What to work on
Write out, exactly as given, every line from the one holding "make_material(name, *look) for" to the one holding "cad_parts[obj.name] = obj", including both.

━━ Records for processing

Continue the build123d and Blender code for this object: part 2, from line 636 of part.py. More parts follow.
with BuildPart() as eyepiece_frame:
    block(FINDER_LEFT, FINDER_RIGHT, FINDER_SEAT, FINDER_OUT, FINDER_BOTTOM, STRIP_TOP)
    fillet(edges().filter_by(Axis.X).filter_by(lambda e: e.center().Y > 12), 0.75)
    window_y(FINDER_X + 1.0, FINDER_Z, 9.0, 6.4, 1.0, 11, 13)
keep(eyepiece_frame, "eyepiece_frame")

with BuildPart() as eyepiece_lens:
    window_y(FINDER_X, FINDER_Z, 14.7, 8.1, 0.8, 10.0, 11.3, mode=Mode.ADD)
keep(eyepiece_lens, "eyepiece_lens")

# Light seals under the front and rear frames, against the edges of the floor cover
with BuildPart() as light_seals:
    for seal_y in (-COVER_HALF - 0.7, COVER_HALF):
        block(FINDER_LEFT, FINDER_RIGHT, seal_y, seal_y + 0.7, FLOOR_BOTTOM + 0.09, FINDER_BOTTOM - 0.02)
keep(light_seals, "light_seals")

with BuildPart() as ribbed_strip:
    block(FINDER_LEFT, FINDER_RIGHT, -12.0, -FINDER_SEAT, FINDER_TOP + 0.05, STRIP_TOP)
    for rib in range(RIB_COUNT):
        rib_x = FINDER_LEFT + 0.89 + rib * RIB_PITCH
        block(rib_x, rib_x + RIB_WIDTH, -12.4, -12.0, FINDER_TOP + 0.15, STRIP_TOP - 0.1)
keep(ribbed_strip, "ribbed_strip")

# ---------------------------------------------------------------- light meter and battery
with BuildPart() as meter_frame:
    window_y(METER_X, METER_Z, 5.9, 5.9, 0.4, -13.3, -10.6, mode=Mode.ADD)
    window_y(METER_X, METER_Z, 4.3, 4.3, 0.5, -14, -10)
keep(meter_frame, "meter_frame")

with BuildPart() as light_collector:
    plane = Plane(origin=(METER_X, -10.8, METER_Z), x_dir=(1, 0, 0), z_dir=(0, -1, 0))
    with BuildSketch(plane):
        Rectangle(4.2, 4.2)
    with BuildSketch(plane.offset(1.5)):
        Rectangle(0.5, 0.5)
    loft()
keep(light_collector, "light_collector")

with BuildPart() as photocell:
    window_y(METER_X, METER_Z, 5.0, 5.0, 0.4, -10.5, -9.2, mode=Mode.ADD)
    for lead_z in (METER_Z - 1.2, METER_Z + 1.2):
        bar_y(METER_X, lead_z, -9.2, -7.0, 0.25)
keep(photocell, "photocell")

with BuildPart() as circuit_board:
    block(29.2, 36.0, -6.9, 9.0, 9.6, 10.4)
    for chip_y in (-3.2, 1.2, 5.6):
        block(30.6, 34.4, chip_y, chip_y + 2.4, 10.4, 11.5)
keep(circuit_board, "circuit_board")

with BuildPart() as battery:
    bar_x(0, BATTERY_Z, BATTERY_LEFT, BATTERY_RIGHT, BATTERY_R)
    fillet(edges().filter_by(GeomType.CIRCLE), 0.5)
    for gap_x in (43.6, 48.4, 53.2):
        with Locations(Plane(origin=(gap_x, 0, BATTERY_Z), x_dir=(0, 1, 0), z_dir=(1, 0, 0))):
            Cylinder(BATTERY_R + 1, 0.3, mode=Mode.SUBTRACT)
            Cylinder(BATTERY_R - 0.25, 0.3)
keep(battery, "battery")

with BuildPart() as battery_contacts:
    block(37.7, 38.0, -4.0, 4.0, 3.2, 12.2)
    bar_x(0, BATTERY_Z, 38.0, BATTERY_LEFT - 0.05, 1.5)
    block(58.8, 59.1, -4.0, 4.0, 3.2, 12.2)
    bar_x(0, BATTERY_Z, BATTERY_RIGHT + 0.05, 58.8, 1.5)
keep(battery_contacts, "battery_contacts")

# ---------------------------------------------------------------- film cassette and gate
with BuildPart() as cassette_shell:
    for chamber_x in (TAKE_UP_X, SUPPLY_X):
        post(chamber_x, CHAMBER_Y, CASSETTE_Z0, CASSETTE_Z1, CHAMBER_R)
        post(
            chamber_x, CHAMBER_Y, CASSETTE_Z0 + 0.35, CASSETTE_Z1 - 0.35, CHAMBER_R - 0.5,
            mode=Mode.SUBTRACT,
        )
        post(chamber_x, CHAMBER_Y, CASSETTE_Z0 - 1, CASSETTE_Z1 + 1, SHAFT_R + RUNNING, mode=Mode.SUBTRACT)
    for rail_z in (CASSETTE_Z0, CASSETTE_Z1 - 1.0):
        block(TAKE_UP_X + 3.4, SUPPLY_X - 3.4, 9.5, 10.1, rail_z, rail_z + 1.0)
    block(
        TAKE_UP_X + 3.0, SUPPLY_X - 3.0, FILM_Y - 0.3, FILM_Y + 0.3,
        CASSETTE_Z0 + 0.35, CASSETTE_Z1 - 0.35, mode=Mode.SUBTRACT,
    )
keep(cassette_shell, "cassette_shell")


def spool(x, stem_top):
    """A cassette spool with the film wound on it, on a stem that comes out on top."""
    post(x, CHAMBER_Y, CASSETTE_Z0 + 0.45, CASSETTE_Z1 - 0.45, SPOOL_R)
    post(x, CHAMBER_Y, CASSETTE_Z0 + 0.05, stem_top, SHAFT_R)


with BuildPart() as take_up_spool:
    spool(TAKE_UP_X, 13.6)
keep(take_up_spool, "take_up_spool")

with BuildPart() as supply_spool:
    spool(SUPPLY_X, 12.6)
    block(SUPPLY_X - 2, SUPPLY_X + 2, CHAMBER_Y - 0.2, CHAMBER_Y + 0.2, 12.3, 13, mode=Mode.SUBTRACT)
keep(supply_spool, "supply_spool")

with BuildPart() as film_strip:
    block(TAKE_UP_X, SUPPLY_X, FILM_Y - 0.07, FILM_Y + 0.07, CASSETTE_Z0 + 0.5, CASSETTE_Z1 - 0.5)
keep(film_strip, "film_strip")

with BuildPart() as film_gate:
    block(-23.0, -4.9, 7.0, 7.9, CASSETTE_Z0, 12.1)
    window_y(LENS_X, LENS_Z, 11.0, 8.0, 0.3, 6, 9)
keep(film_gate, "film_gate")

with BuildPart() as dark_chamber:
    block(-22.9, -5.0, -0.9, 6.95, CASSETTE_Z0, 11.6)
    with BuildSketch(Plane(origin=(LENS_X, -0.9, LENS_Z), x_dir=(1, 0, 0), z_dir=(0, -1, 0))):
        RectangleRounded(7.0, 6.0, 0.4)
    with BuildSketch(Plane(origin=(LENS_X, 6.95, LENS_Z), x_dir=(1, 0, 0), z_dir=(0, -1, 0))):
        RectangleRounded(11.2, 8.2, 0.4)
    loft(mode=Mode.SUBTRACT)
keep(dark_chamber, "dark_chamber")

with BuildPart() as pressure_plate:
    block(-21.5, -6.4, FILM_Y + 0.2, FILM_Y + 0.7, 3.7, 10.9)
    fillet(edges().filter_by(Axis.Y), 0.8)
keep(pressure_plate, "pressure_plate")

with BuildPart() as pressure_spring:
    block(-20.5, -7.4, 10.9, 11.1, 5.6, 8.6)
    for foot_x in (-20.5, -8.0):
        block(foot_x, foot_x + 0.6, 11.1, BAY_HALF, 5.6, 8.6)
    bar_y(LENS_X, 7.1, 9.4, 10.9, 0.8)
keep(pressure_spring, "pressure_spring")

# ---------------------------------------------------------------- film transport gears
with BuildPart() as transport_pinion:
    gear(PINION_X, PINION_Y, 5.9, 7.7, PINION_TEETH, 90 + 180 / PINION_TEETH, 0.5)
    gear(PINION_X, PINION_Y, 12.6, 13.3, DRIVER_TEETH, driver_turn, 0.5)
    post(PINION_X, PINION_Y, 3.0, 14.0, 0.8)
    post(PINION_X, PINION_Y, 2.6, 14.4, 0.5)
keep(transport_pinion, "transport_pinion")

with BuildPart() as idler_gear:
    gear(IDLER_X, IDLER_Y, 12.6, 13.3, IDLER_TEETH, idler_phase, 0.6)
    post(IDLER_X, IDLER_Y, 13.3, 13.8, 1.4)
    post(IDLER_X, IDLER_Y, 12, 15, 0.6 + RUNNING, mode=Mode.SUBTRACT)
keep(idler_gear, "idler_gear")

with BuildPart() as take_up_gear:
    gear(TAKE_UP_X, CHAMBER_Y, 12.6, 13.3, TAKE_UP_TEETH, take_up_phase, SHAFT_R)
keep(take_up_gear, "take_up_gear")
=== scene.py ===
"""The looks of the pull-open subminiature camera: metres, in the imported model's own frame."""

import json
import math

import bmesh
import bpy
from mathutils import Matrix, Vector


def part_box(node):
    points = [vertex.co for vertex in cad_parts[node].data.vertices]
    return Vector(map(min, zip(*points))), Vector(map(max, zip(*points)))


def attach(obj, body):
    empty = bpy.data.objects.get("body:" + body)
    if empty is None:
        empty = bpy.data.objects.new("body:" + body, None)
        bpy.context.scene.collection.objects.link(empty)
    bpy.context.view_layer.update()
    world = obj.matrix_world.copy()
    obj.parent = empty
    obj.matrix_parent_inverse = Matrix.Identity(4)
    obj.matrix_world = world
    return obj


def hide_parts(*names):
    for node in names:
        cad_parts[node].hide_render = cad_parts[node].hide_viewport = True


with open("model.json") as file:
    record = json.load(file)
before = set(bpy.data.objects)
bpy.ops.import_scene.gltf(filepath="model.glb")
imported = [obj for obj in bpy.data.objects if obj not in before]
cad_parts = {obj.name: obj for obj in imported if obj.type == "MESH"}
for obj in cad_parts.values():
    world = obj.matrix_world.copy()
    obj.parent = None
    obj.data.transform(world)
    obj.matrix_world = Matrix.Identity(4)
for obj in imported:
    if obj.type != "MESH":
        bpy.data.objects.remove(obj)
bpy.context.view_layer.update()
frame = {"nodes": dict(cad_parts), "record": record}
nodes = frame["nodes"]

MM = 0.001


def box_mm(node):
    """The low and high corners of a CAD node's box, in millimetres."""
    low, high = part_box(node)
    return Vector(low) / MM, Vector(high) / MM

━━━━
━━ Records for processing

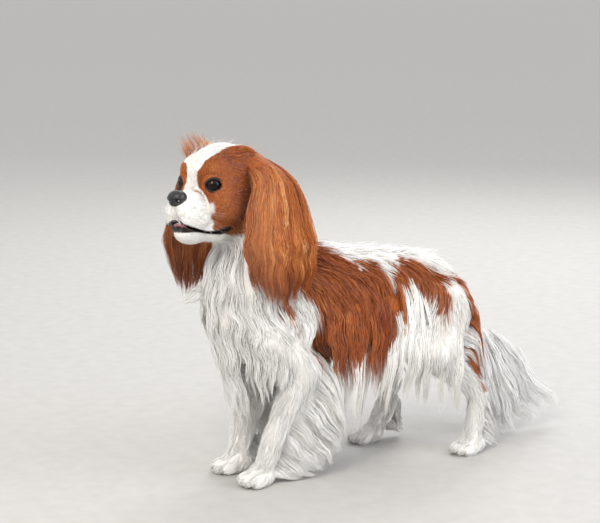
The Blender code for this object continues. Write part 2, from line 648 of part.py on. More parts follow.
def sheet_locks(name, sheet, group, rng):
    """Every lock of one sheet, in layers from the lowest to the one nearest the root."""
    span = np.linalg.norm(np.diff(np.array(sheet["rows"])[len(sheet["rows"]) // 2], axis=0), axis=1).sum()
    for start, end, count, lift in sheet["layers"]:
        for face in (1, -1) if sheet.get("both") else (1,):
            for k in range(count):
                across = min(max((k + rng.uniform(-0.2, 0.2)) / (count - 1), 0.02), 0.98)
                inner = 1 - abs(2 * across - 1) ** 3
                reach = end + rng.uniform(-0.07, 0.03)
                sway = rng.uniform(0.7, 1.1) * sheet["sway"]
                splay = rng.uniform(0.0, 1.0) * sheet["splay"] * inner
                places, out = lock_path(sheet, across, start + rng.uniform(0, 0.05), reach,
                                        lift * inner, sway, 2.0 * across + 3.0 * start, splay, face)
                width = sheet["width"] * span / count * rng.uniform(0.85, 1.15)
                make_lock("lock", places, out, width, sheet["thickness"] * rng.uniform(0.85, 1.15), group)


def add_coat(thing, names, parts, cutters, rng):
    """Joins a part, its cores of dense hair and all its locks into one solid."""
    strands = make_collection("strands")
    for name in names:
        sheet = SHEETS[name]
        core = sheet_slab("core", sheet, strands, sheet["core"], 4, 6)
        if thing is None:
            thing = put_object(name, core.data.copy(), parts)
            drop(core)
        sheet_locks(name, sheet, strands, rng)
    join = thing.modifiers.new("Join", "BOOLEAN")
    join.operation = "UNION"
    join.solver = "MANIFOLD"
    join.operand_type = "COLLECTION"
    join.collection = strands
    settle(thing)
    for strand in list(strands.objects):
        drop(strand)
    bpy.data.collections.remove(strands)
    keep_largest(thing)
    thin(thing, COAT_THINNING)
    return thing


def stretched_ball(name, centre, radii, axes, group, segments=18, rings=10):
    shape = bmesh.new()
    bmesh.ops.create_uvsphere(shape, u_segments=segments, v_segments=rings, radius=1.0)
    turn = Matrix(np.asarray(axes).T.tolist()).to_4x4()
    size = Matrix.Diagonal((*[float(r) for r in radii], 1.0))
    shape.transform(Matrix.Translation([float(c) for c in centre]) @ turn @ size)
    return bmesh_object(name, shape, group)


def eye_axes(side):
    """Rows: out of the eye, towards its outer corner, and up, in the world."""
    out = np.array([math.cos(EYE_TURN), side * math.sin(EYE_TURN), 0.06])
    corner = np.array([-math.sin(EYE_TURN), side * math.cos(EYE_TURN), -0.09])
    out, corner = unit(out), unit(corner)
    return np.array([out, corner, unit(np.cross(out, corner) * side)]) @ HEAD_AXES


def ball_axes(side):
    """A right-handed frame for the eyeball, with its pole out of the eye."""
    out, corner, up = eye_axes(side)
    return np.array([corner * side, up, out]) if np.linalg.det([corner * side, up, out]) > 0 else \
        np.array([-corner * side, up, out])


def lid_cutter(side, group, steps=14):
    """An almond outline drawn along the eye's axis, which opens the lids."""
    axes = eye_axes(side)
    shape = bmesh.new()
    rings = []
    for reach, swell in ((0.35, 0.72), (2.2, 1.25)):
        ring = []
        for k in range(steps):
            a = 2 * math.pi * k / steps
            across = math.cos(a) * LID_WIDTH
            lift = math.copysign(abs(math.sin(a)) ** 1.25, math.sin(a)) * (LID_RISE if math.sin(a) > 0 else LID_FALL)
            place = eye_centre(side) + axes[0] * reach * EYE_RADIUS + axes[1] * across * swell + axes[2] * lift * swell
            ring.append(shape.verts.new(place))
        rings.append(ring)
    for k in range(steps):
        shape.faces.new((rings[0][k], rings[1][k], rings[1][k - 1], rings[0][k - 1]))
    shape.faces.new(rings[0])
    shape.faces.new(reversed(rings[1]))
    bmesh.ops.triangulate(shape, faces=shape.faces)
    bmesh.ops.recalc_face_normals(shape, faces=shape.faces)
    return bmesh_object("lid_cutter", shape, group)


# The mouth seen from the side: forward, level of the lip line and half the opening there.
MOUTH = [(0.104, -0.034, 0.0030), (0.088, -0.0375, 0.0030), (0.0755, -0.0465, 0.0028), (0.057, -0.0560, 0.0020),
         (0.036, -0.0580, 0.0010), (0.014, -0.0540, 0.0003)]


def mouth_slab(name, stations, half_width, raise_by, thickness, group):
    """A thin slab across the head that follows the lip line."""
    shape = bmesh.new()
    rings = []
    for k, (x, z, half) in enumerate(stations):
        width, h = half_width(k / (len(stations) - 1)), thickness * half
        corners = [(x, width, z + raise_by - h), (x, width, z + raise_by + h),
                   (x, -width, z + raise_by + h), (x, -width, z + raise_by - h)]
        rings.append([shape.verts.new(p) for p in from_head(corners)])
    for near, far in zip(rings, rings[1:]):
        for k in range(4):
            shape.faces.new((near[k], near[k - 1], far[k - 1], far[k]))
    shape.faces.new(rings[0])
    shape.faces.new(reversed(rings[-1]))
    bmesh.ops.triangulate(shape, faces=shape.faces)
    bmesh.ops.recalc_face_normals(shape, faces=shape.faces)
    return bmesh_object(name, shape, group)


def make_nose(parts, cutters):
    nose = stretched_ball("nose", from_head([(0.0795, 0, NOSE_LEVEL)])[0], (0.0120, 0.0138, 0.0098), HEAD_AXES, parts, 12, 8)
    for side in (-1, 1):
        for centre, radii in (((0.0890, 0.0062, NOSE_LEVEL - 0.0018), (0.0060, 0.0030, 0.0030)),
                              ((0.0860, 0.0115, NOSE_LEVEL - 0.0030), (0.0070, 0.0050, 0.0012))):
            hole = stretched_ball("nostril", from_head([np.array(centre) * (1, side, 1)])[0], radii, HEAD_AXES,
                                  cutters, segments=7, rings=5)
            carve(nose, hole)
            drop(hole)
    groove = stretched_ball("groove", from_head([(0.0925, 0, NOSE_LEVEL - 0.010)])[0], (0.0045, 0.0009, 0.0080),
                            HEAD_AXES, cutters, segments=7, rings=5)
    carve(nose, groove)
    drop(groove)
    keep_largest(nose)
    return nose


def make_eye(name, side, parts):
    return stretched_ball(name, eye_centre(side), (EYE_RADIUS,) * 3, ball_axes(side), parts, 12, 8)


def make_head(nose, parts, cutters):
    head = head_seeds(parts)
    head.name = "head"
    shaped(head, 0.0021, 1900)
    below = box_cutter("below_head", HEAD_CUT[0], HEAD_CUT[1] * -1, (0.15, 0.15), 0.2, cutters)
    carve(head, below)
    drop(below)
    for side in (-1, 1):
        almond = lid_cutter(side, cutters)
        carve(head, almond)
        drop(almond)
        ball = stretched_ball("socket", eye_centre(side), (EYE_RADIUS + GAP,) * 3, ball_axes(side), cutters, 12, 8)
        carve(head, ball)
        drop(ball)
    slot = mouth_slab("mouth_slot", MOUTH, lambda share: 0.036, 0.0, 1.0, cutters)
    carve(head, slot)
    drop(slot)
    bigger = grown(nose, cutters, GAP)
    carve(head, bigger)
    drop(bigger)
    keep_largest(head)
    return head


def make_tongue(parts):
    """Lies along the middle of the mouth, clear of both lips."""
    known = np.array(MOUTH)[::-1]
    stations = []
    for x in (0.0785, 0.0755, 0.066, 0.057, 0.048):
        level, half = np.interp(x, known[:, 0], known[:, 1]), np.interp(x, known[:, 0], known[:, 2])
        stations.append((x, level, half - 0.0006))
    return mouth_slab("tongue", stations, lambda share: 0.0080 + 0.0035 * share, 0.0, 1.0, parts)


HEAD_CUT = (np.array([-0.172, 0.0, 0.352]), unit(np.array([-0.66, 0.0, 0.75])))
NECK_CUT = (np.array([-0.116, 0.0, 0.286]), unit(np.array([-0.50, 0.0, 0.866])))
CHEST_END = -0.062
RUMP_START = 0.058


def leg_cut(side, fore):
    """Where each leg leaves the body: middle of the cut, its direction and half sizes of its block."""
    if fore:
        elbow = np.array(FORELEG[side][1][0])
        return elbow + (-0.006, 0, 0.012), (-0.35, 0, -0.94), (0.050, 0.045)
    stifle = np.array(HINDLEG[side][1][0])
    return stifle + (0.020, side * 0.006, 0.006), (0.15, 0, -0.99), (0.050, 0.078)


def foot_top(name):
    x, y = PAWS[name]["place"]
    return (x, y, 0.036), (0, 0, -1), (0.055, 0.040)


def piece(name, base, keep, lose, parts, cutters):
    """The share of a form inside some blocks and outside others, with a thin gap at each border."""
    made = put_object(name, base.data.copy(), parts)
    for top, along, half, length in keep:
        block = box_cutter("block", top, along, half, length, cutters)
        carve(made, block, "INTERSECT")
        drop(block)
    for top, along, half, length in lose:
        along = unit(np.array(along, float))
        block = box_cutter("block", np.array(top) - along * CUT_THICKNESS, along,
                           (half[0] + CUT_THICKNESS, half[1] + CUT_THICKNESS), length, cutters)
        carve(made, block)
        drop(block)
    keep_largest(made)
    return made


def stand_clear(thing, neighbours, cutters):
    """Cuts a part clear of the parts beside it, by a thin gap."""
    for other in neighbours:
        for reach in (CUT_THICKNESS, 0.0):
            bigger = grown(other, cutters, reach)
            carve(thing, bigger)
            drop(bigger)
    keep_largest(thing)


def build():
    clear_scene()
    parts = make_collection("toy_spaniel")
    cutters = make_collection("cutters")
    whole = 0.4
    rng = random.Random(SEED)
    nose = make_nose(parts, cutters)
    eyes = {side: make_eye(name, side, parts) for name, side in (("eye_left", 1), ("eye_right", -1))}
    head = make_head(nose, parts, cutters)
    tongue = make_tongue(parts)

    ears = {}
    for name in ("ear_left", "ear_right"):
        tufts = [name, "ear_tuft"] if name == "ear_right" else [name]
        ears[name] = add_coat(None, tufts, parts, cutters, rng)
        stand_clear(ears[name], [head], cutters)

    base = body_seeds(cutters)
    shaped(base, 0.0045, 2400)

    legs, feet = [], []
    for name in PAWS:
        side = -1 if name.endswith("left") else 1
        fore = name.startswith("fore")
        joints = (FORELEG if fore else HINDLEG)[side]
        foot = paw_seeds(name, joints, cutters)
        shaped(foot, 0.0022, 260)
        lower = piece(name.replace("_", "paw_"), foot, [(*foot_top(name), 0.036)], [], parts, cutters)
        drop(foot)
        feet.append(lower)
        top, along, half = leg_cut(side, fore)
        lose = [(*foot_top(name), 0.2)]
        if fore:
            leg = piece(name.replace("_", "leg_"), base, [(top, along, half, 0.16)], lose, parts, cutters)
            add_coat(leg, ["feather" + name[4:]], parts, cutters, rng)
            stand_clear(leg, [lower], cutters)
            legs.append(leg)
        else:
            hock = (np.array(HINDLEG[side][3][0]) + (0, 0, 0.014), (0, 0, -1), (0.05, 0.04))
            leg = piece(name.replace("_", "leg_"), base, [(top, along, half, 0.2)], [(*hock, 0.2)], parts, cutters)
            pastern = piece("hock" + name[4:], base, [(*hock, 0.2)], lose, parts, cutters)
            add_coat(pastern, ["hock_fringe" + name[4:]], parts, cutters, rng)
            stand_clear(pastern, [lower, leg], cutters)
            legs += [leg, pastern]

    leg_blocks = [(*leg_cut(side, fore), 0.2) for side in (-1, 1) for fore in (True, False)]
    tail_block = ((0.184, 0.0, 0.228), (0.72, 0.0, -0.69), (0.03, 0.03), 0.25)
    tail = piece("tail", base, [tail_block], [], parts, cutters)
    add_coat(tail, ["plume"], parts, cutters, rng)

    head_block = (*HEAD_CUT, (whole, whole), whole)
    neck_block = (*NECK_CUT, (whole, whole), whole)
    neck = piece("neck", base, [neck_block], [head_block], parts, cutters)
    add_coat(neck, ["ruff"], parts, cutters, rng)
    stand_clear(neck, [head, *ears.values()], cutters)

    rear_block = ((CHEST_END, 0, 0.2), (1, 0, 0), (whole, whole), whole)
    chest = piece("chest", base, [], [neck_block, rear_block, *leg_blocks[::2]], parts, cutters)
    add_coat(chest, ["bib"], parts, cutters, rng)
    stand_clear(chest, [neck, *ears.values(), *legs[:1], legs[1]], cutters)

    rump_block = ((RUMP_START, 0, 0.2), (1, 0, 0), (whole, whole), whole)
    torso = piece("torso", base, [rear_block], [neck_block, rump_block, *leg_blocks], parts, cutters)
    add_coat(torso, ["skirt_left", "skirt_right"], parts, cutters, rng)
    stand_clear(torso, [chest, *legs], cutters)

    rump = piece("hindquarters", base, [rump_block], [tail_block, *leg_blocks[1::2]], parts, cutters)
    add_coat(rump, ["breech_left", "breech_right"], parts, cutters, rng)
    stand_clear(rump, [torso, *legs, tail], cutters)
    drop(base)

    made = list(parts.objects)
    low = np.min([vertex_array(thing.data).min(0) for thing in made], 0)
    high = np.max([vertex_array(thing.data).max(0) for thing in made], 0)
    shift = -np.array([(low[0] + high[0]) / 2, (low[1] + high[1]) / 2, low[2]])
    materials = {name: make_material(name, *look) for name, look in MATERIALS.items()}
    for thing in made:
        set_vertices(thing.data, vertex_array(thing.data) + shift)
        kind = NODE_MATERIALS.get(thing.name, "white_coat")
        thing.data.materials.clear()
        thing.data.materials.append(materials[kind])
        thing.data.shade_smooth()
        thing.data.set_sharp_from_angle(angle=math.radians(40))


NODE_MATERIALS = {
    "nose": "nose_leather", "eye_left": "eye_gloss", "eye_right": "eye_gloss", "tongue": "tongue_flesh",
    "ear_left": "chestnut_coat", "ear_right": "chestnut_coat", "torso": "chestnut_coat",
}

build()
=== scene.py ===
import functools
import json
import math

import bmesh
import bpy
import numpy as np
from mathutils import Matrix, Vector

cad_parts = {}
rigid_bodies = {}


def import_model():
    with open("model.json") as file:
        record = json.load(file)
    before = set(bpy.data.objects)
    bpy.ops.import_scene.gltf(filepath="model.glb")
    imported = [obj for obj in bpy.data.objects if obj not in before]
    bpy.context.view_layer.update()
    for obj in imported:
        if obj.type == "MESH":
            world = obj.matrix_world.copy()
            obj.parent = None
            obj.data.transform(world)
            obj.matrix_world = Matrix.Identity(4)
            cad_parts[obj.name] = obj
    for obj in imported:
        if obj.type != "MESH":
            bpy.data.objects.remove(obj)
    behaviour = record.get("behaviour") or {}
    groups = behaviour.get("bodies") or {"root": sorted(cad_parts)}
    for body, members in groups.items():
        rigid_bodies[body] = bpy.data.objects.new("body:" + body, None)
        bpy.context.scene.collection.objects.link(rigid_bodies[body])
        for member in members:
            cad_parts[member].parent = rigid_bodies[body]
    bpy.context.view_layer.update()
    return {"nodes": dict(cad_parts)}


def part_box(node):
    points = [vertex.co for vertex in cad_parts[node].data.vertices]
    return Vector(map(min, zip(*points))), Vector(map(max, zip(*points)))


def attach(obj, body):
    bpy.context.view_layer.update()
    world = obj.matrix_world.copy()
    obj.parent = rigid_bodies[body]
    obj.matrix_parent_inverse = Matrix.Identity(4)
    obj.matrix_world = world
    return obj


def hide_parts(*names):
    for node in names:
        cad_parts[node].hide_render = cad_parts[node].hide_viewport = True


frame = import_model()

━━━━

Task answer
    materials = {name: make_material(name, *look) for name, look in MATERIALS.items()}
    for thing in made:
        set_vertices(thing.data, vertex_array(thing.data) + shift)
        kind = NODE_MATERIALS.get(thing.name, "white_coat")
        thing.data.materials.clear()
        thing.data.materials.append(materials[kind])
        thing.data.shade_smooth()
        thing.data.set_sharp_from_angle(angle=math.radians(40))


NODE_MATERIALS = {
    "nose": "nose_leather", "eye_left": "eye_gloss", "eye_right": "eye_gloss", "tongue": "tongue_flesh",
    "ear_left": "chestnut_coat", "ear_right": "chestnut_coat", "torso": "chestnut_coat",
}

build()
=== scene.py ===
import functools
import json
import math

import bmesh
import bpy
import numpy as np
from mathutils import Matrix, Vector

cad_parts = {}
rigid_bodies = {}


def import_model():
    with open("model.json") as file:
        record = json.load(file)
    before = set(bpy.data.objects)
    bpy.ops.import_scene.gltf(filepath="model.glb")
    imported = [obj for obj in bpy.data.objects if obj not in before]
    bpy.context.view_layer.update()
    for obj in imported:
        if obj.type == "MESH":
            world = obj.matrix_world.copy()
            obj.parent = None
            obj.data.transform(world)
            obj.matrix_world = Matrix.Identity(4)
            cad_parts[obj.name] = obj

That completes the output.